Some 1,500,000 men, women and children were, according to the Polish-Soviet Atrocity Commission of August, 1944, murdered at Majdenah, which had six concrete vaults for execution by cyanide or carbon monoxide gas. Two thousand people could thus be killed in under seven minutes. There was an outdoor crematorium presumably for dead bodies, although one witness who escaped to tell the tale saw a girl thrust alive into the oven. She had refused to strip off her clothing in preparation, for being shot. Clothing removed from victims was confiscated for use in Germany.
HUMAN ASHES AS FERTILISER
Ashes taken from crematory ovens were mixed with manure, and spread as fertilizer over cabbage fields.
The neighbouring pine woods were carpeted with decaying bodies.

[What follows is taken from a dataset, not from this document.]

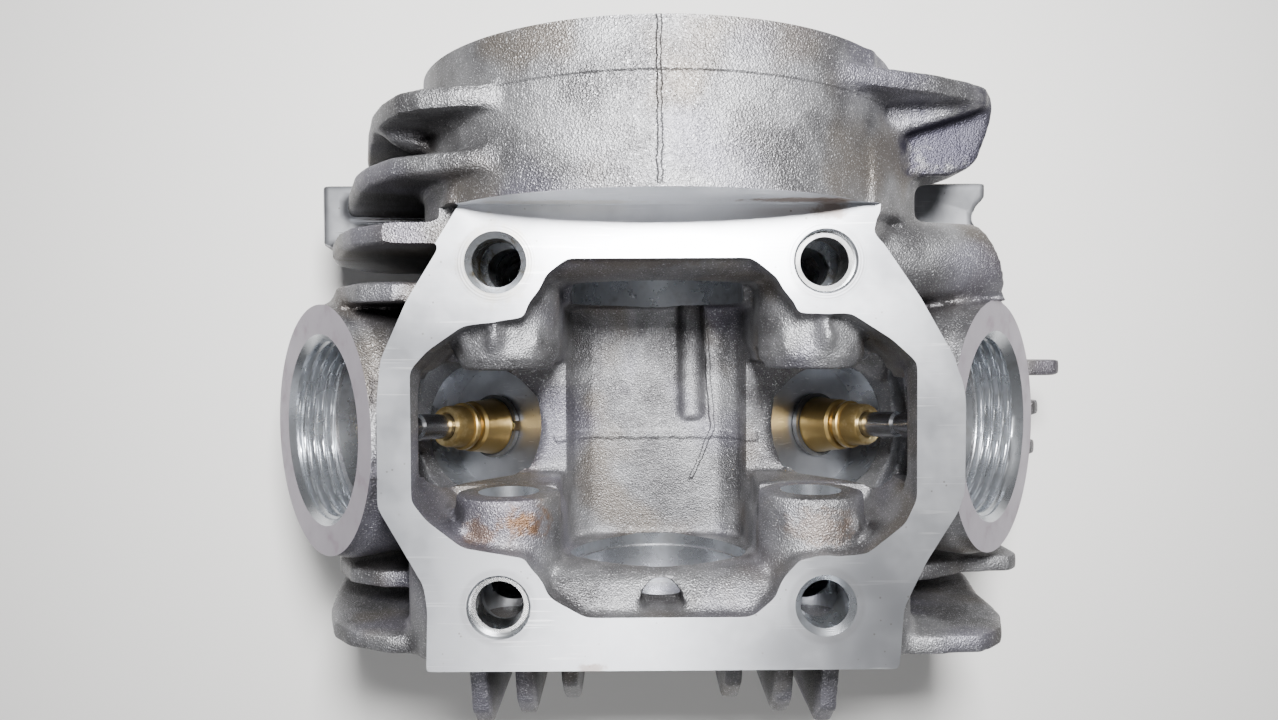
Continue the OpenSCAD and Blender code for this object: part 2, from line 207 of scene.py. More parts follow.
def lump(name: str, centre: tuple, radii: tuple, tilt: float = 0.0,
         dents: float = 0.0, seed: int = 1) -> bpy.types.Object:
    """A rounded lump: an ellipsoid whose radius wanders a little.

    A point is centre + radii * direction(u, v) * (1 + dents * wave(u, v)), with u from pole to
    pole and v once round. The poles are single points.

    Args:
        name: object name.
        centre: middle, in millimetres.
        radii: half sizes along X, Y and Z.
        tilt: turn about Z, in degrees.
        dents: how uneven it is, as a share of the radius.
        seed: phase of the unevenness.

    Returns:
        The closed lump.
    """
    rows, columns = 14, 28
    u = np.linspace(0, np.pi, rows)[1:-1, None]
    v = (np.arange(columns) * 2 * np.pi / columns)[None]
    wave = np.sin(3 * v + seed) * np.sin(2 * u) + 0.6 * np.cos(5 * v - 2 * seed) * np.sin(3 * u)
    swell = 1 + dents * wave
    grid = np.stack([np.sin(u) * np.cos(v) * swell, np.sin(u) * np.sin(v) * swell,
                     np.cos(u) * swell * np.ones_like(v)], axis=-1).reshape(-1, 3)
    points = np.concatenate([grid, [[0, 0, 1], [0, 0, -1]]]) * np.asarray(radii, float)
    c, s = math.cos(math.radians(tilt)), math.sin(math.radians(tilt))
    points = points @ np.array([[c, s, 0], [-s, c, 0], [0, 0, 1]]) + np.asarray(centre, float)
    faces = [f[::-1] for f in grid_faces(rows - 2, columns)]
    top, bottom, last = len(grid), len(grid) + 1, (rows - 3) * columns
    faces += [[top, j, (j + 1) % columns] for j in range(columns)]
    faces += [[bottom, last + (j + 1) % columns, last + j] for j in range(columns)]
    return mesh_object(name, points, faces)


def applied(obj: bpy.types.Object) -> bpy.types.Object:
    """Bakes an object's modifiers into its mesh and returns it."""
    graph = bpy.context.evaluated_depsgraph_get()
    mesh = bpy.data.meshes.new_from_object(obj.evaluated_get(graph))
    old = obj.data
    obj.modifiers.clear()
    obj.data = mesh
    if old.users == 0:
        bpy.data.meshes.remove(old)
    return obj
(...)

Between thirty and forty thousand victims were held at Majdanek at one time.
Between April, 1942 approximately 1,765,000 Jews were gassed in Birkenau in Upper Silesia, according to a report issued by the U.S. Government's War Refuge Board. The Jews had been shipped from their home in Poland, the Netherlands, Greece, France, Belgium, Germany , Yugoslavia, Italy, Norway, Austria, Lithuania and Czechoslovakia.
On the day the first Birgenau crematorium was inaugurated in March, 1943, the report states that prominent guests from Berlin attended the ceremonies.
"The programme consisted of the gassing and burning of 8,000 Krakow Jews. The guests, both officers and civilians, were extremely satisfied with the results and the special peep-hole fitted into the door of the gas chamber was in constant use. They were lavish in their praise of the newly-erected installation."
According to a careful estimate at Tremblinka, also in Poland, 2,764,000 Jews were reported murdered.
As the liberating Allied armies swept through lands where death chambers had been set up evidence of the horrors lay at their feet in skulls, ashes and mangled bodies.